The dispiriting scores came from the National Assessment of Educational Progress, a collection of federal exams given to representative samples of children. The results were from the 2018 administration of eighth grade U.S. history and civics.
In U.S. history, only 14 percent of public school students rated “proficient” or above, meaning less than one in five could consistently do such things as “identify a feature of Native American life in the late 1800s,” or “identify a right guaranteed by the Bill of Rights.”
In civics, only 23 percent of public school students rated “proficient” or higher, meaning only about one in four could consistently handle such challenges as “explain two ways Congress fulfills a constitutional responsibility” or “identify the purpose of a country’s constitution.”
Perhaps these results reflect too many public schools not delivering any education at all. On the same day these scores were released, the Sixth Circuit Court of Appeals ruled in a case brought by Detroit students who said they were unable to function as citizens because the public schools failed to provide even basic literacy. The court agreed, finding that the school system “does not provide even a plausible chance to attain literacy,” and hence keeps people from performing basic citizenship functions, right down to reading road signs.
The primary reason we have public schools—government-run schools directly funded by taxpayers—is a promise to form good citizens. Indeed, over just the last couple of weeks a controversy erupted over a Harvard Magazine article highly critical of homeschooling. Elizabeth Bartholet, director of Harvard Law School’s Child Advocacy Program, is calling for a ban on homeschooling, saying it cannot guarantee the formation of citizens of a democracy the way that public schooling promises.

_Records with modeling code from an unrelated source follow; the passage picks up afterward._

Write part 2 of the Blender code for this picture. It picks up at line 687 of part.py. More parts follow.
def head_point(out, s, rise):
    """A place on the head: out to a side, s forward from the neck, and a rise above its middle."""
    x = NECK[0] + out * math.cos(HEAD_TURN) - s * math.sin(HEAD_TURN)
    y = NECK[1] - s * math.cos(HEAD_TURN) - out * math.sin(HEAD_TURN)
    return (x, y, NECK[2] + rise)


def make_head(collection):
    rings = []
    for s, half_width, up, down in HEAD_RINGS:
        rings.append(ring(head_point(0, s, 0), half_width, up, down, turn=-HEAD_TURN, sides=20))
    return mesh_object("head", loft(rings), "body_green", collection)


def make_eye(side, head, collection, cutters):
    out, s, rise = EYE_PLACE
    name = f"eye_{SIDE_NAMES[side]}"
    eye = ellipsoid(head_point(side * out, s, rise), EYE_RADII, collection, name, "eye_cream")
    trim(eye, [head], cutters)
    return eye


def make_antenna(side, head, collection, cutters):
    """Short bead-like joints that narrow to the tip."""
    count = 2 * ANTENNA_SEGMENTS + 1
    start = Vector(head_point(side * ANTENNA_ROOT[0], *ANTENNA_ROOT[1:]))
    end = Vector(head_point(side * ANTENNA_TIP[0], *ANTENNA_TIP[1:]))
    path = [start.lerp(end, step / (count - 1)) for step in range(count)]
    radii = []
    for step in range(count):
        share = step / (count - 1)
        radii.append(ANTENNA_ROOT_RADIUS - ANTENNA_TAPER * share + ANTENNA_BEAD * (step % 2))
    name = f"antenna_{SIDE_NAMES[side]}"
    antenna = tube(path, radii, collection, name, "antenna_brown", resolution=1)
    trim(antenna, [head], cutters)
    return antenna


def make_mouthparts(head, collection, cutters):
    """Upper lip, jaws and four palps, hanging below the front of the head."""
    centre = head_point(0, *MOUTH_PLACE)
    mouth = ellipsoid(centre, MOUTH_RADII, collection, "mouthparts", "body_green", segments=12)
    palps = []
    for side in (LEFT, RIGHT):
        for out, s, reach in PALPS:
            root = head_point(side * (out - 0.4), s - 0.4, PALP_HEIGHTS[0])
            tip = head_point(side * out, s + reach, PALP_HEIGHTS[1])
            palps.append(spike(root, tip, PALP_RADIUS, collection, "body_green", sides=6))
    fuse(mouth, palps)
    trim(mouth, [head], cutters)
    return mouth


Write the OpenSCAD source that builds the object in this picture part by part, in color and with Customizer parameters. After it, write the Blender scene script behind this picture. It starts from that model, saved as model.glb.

Of course, the problem for anyone who opposes educational freedom on the grounds it does not guarantee what public schooling promises is that that promise is demonstrably hollow.
Meanwhile, private schools appear to outpace publics in creating citizens. Students in Roman Catholic schools—the private schools with sufficient data for NAEP to confidently break them out—saw 29 percent of students score at least “proficient” in U.S. history, versus 14 percent of public-school kids. In civics, 41 percent of Catholic students were at least proficient, versus 23 percent of public schoolers.
These differences could reflect private school kids being wealthier or otherwise better off than public school students. But studies that have controlled for many such variables have found that private schools as a whole exceed or equal, and never lag, the performance of public schools in instilling civic knowledge and fostering behaviors such as volunteering in one’s community.
There are many possible reasons for this, but one that stands out is that unlike public schools, to which people are assigned by their home address, private schools are chosen, typically by people who share, or at least voluntarily accept, a school’s values. That enables private schools to teach deeper, more rigorous curricula; they do not have to skip or sugarcoat controversial conclusions lest they upset someone and ignite paralyzing controversy.
Whatever the reason for superior private performance, the irony is rich: public schooling was created expressly on the promise it would create good citizens, and that promise is still being invoked to oppose educational freedom. But it is private education, not public schooling, that is doing the better job of forming Americans.